— Dataset content —

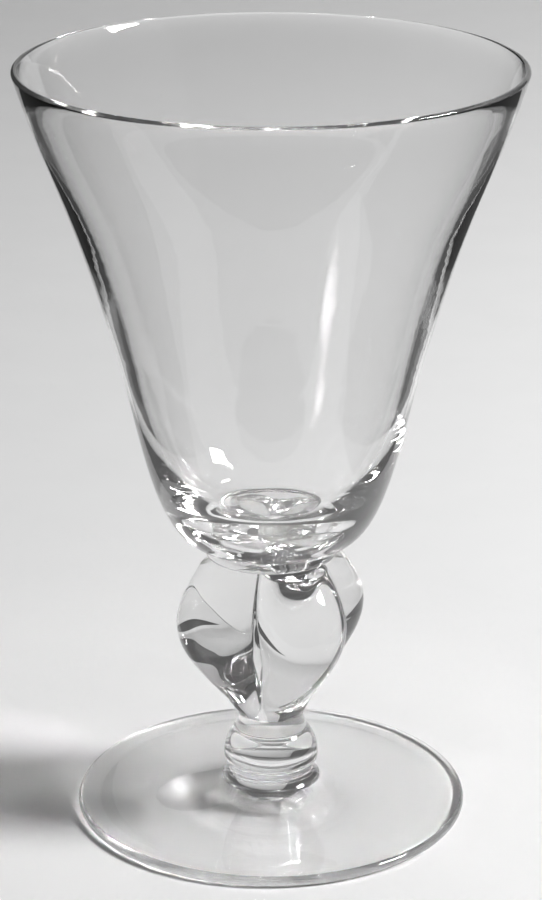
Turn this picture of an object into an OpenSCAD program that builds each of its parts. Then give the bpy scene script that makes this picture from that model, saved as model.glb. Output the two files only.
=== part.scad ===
// Water goblet of clear glass: a flared bowl on a wafer, a stem knop pinched into lobes,
// a short collar, a button knop and a round foot. It stands on z = 0, with its axis on Z.
// Each piece is a separate gather of glass, and the pieces meet face to face on flat round
// seats where the hot glass was joined.

/* [Foot] */
// Diameter of the foot
foot_d = 82.6; // [74:0.2:100]
// Thickness of the foot at its rounded edge
foot_edge_t = 2.2; // [1.6:0.1:3]
// Height that the foot's top climbs from its edge to the boss
foot_rise = 3.8; // [2.5:0.1:6]
// Height of the shallow hollow under the middle of the foot
foot_hollow = 1.8; // [0.5:0.1:2.4]
// Width of the flat ring that the foot stands on
rest_ring_w = 3.2; // [1.5:0.1:6]
// Diameter of the boss where it leaves the foot's top
boss_base_d = 20.9; // [20:0.1:24]
// Height of the boss between the foot's top and the button knop
boss_h = 3.4; // [2:0.1:6]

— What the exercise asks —
Restate word for word only the lines running from the beginning of the data to the line holding "glass was joined.", both included.

— Reply to the task —
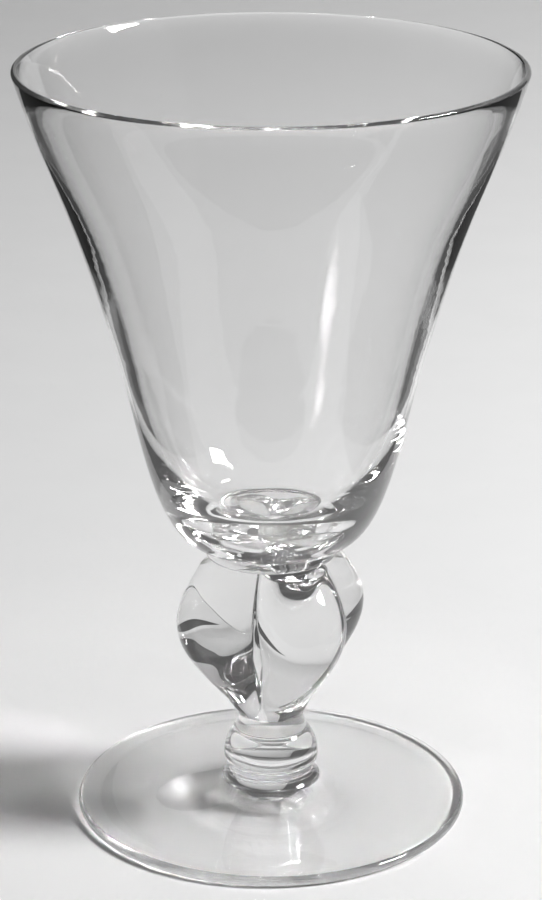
Turn this picture of an object into an OpenSCAD program that builds each of its parts. Then give the bpy scene script that makes this picture from that model, saved as model.glb. Output the two files only.
=== part.scad ===
// Water goblet of clear glass: a flared bowl on a wafer, a stem knop pinched into lobes,
// a short collar, a button knop and a round foot. It stands on z = 0, with its axis on Z.
// Each piece is a separate gather of glass, and the pieces meet face to face on flat round
// seats where the hot glass was joined.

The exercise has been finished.